From the code sample you posted, it looks like you're just doing a variable-length memcpy. Depending on what the compiler does, and the surrounding code, you might get better results from just actually calling memcpy. e.g. for aligned copies of with a size that's a multiple of 16B, the break even point between a vector loop and rep movsb is maybe as low as ~128 bytes on Intel Haswell. Check Intel's optimization manual for some implementation notes on memcpy, and a graph of size vs. cycles for a couple different strategies. (Links in the x86 tag wiki).
You didn't say what CPU, so I'm just assuming recent Intel.
I think you're too worried about registers. Loads that hit in L1 cache are extremely cheap. Haswell (and Skylake) can do two __m256 loads per clock (and a store in the same cycle). Previous to that, Sandybridge/IvyBridge can do two memory operations per clock, with a max of one of them being a store. Or under ideal conditions (256b loads/stores), they can manage 2x 16B loaded and 1x 16B stored per clock. So loading/storing 256b vectors is more expensive than on Haswell, but still very cheap if they're aligned and hot in L1 cache.

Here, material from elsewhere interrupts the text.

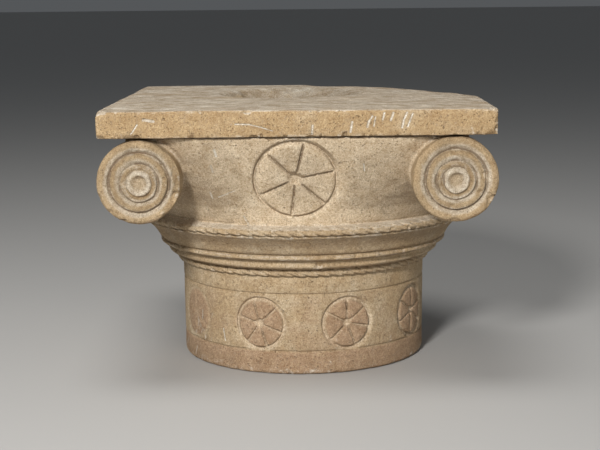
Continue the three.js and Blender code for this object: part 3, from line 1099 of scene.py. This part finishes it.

I mentioned in comments that GNU C global register variables might be a possibility, but mostly in a "this is technically possible in theory" sense. You probably don't want multiple vector registers dedicated to this purpose for the entire run-time of your program (including library function calls, so you'd have to recompile them).

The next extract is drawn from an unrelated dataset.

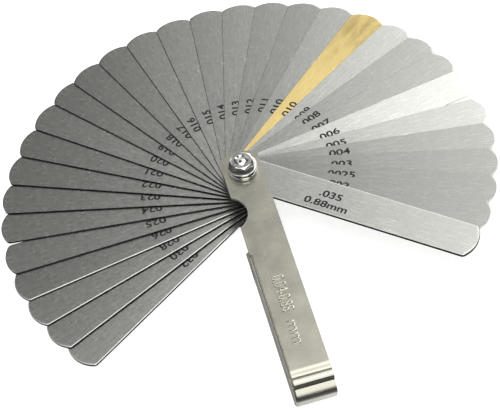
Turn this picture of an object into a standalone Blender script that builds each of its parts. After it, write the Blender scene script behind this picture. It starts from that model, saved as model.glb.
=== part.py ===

In reality, just make sure the compiler can inline (or at least see while optimizing) the definitions for every function you use inside any important loops. That way it can avoid having to spill/reload vector regs across function calls (since both the Windows and System V x86-64 ABIs have no call-preserved YMM (__m256) registers).
See Agner Fog's microarch pdf to learn even more about the microarchitectural details of modern CPUs, at least the details that are possible to measure by experiment and tune for.